Oct. 14, 2010 Women who have survived breast cancer should not be denied the opportunity to breast-feed their children, say researchers who presented the results of a new study at the 35th Congress of the European Society for Medical Oncology (ESMO) in Milan, Italy.
There is no evidence that breastfeeding is dangerous for mother or child after breast cancer treatment, yet many women are advised by their doctors not to breastfeed after completing treatment for breast cancer, said Dr Hatem Azim from the Department of Medical Oncology at Jules Bordet Institute in Brussels. He conducted this study with Italian colleagues while working at the European Institute of Oncology in Milan.
"It is a pity that women are denied the opportunity to experience normal motherhood and newborns are denied the endless benefits of lactation due to fears not based on any evidence," Dr Azim said. "Denying breast cancer survivors the opportunity to become pregnant or breastfeed remains unjustified in the absence of supporting evidence."
"We believe it is high time for the oncology community to realize that survivors' issues should be identified, respecting patients' demands and requirements," Dr Azim said. "As oncologists, we should prioritize global women's health and encourage this approach."
In their study, Dr Azim and colleagues conducted a questionnaire on 20 women who were known to have delivered a baby following completion of breast cancer therapy. Of those women, 10 attempted breastfeeding and 10 did not. The patients were followed up for a median period of 4 years following delivery, during which time 2 relapses were encountered; one in the group which did not breastfeed, and another in the group which breastfed.

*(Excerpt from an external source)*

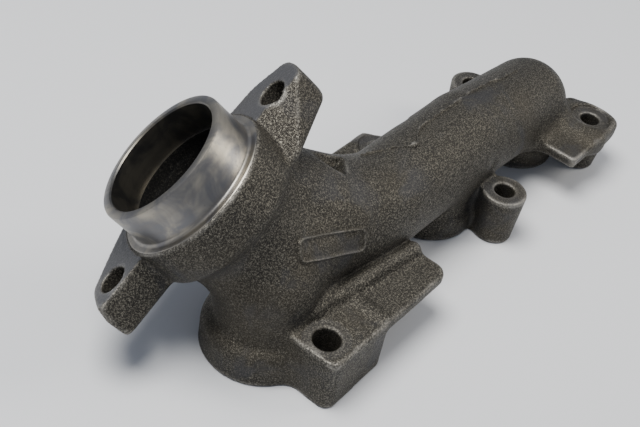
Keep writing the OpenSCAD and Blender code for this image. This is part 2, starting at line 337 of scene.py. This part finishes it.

"These results confirm the ones obtained in a previous study we conducted, which showed that breastfeeding does not seem to have a detrimental effect on breast cancer outcome," said Dr Azim. "Although this study is very small, it is the second study we have conducted that has suggested the safety of breastfeeding following breast cancer diagnosis. Unfortunately, in situations such as this, conducting large studies in not feasible."
In the current survey, more than 50% of patients who did not breastfeed had been counseled against breastfeeding by their treating physician, the researchers found. "This information emphasizes the need for proper counseling for these women," Dr Azim said. "While I acknowledge that available evidence supporting the safety of breastfeeding in not strong, on the other hand we lack any evidence to support the detrimental effect."
There were two main factors associated with successful long-term breastfeeding in this study, the researchers found.
The first was the type of breast surgery performed earlier. Although all women tended only to breastfeed on the unaffected breast, those who had breast-conserving surgery were more likely to successfully breastfeed than those who had a mastectomy.
"It was interesting to find that women with breast conserving surgery apparently had a higher chance of successful breastfeeding," the researchers said. "A possible explanation is that after breast conserving surgery, women felt more comfortable about their maternal role, which underscores the influence and importance of body image in the success of lactation."
The other major factor in breastfeeding success was post-delivery lactation counseling. "These women need motivation and encouragement to face their fears regarding their breast cancer history and its effect on milk production, fetal health and of course risk of recurrence," Dr Azim said."
All women reported that breastfeeding with the treated breast was difficult due to problems such as hypoplasia and hypotrophia and reduced milk production from the hypotrophic breast (in 4/7 women who had previous BCS and attempted breastfeeding).
"Nevertheless, we suggest that women can try to latch their babies to the previously affected breast but should be aware of the reduced milk production and of possible alterations of the nipple areola complex, which could lead to a difficult and possibly painful latching."
In the past decades, huge steps have been made in diminishing the impact of breast cancer treatment on the body image and quality of life of patients, commented Dr Alexandru Eniu, of Cancer Institute "I. Chiricuta" in Cluj-Napoca, Romania.
"We have progressed from extensive, mutilating treatments such as enlarged mastectomies, extensive radiation therapy and aggressive chemotherapy to minimal interventions such as breast conservation, sentinel node biopsy and tailored systemic therapies that allow a normal life after breast cancer. Yet, pregnancy and breast feeding were not always encouraged in breast cancer survivors."
"The important findings of this study add to the body of evidence helping us to better advise our ex-cancer patients and future mothers: breast feeding after breast cancer is not dangerous for the mother or the child."
Decisions about fertility and future pregnancies are important for an increasing number of patients, Dr Eniu said. "Dr. Azim and colleagues have shown that, especially for patients undergoing breast-conserving surgery, breast feeding from the contralateral breast can be successful and should be encouraged."